On Thu, 2022-09-08 at 13:00 +0200, Paolo Abeni wrote:
> On Wed, 2022-09-07 at 14:36 -0700, Alexander H Duyck wrote:
> > On Wed, 2022-09-07 at 22:19 +0200, Paolo Abeni wrote:
> > > What outlined above will allow for 10 min size frags in page_order0, as
> > > (SKB_DATA_ALIGN(0) + SKB_DATA_ALIGN(struct skb_shared_info) == 384. I'm
> > > not sure that anything will allocate such small frags.
> > > With a more reasonable GRO_MAX_HEAD, there will be 6 frags per page. 
> > 
> > That doesn't account for any headroom though. 
> 
> Yes, the 0-size data packet was just a theoretical example to make the
> really worst case scenario.
> 
> > Most of the time you have
> > to reserve some space for headroom so that if this buffer ends up
> > getting routed off somewhere to be tunneled there is room for adding to
> > the header. I think the default ends up being NET_SKB_PAD, though many
> > NICs use larger values. So adding any data onto that will push you up
> > to a minimum of 512 per skb for the first 64B for header data.
> > 
> > With that said it would probably put you in the range of 8 or fewer
> > skbs per page assuming at least 1 byte for data:
> >   512 =	SKB_DATA_ALIGN(NET_SKB_PAD + 1) +
> > 	SKB_DATA_ALIGN(struct skb_shared_info)
> 
> In most build GRO_MAX_HEAD packets are even larger (should be 640)

Right, which is why I am thinking we may want to default to a 1K slice.

> > > The maximum truesize underestimation in both cases will be lower than
> > > what we can get with the current code in the worst case (almost 32x
> > > AFAICS). 
> > > 
> > > Is the above schema safe enough or should the requested size
> > > artificially inflatted to fit at most 4 allocations per page_order0?
> > > Am I miss something else? Apart from omitting a good deal of testing in
> > > the above list ;) 
> > 
> > If we are working with an order 0 page we may just want to split it up
> > into a fixed 1K fragments and not bother with a variable pagecnt bias.
> > Doing that we would likely simplify this quite a bit and avoid having
> > to do as much page count manipulation which could get expensive if we
> > are not getting many uses out of the page. An added advantage is that
> > we can get rid of the pagecnt_bias and just work based on the page
> > offset.
> > 
> > As such I am not sure the page frag cache would really be that good of
> > a fit since we have quite a bit of overhead in terms of maintaining the
> > pagecnt_bias which assumes the page is a bit longer lived so the ratio
> > of refcnt updates vs pagecnt_bias updates is better.
> 
> I see. With the above schema there will be 4-6 frags per packet. I'm
> wild guessing that the pagecnt_bias optimization still give some gain
> in that case, but I really shold collect some data points.

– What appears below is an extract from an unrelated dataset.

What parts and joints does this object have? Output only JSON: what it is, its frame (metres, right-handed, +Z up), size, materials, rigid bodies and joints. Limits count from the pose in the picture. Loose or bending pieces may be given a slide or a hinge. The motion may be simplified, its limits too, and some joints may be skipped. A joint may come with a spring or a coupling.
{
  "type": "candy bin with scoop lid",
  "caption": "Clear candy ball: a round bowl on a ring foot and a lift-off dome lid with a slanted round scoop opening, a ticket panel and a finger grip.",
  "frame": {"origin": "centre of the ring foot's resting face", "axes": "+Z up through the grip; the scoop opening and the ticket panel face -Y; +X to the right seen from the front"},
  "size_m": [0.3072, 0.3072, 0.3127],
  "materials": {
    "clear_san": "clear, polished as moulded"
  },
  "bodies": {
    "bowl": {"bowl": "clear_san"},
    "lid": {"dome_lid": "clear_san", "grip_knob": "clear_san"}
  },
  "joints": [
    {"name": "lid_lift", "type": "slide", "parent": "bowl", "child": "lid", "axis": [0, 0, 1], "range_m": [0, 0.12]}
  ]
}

As I recall one of the big advantages of the 32k page was that we were
reducing the atomic ops by nearly half. Essentially we did a
page_ref_add at the start and a page_ref_sub_and_test when we were out
of space. Whereas a single 4K allocation would be 2 atomic ops per
allocation, we were only averaging 1.13 per 2k slice. With the Intel
NICs I was able to get even closer to 1 since I was able to do the 2k
flip/flop setup and could get up to 64K uses off of a single page.

Then again though I am not sure now much the atomic ops penalty will be
for your use case. Where it came into play is that MMIO writes to the
device will block atomic ops until they can be completed so in a device
driver atomic ops become very expensive and so we want to batch them as
much as possible.

> If the pagecnt optimization should be dropped, it would be probably
> more straight-forward to use/adapt 'page_frag' for the page_order0
> allocator.

That would make sense. Basically we could get rid of the pagecnt bias
and add the fixed number of slices to the count at allocation so we
would just need to track the offset to decide when we need to allocate
a new page. In addtion if we are flushing the page when it is depleted
we don't have to mess with the pfmemalloc logic.

> BTW it's quite strange/confusing having to very similar APIs (page_frag
> and page_frag_cache) with very similar names and no references between
> them.

I'm not sure what you are getting at here. There are plenty of
references between them, they just aren't direct. I viewed it as being
more like the get_free_pages() type logic where you end up allocating a
page but what you get is an address to the page fragment instead of the
page_frag struct.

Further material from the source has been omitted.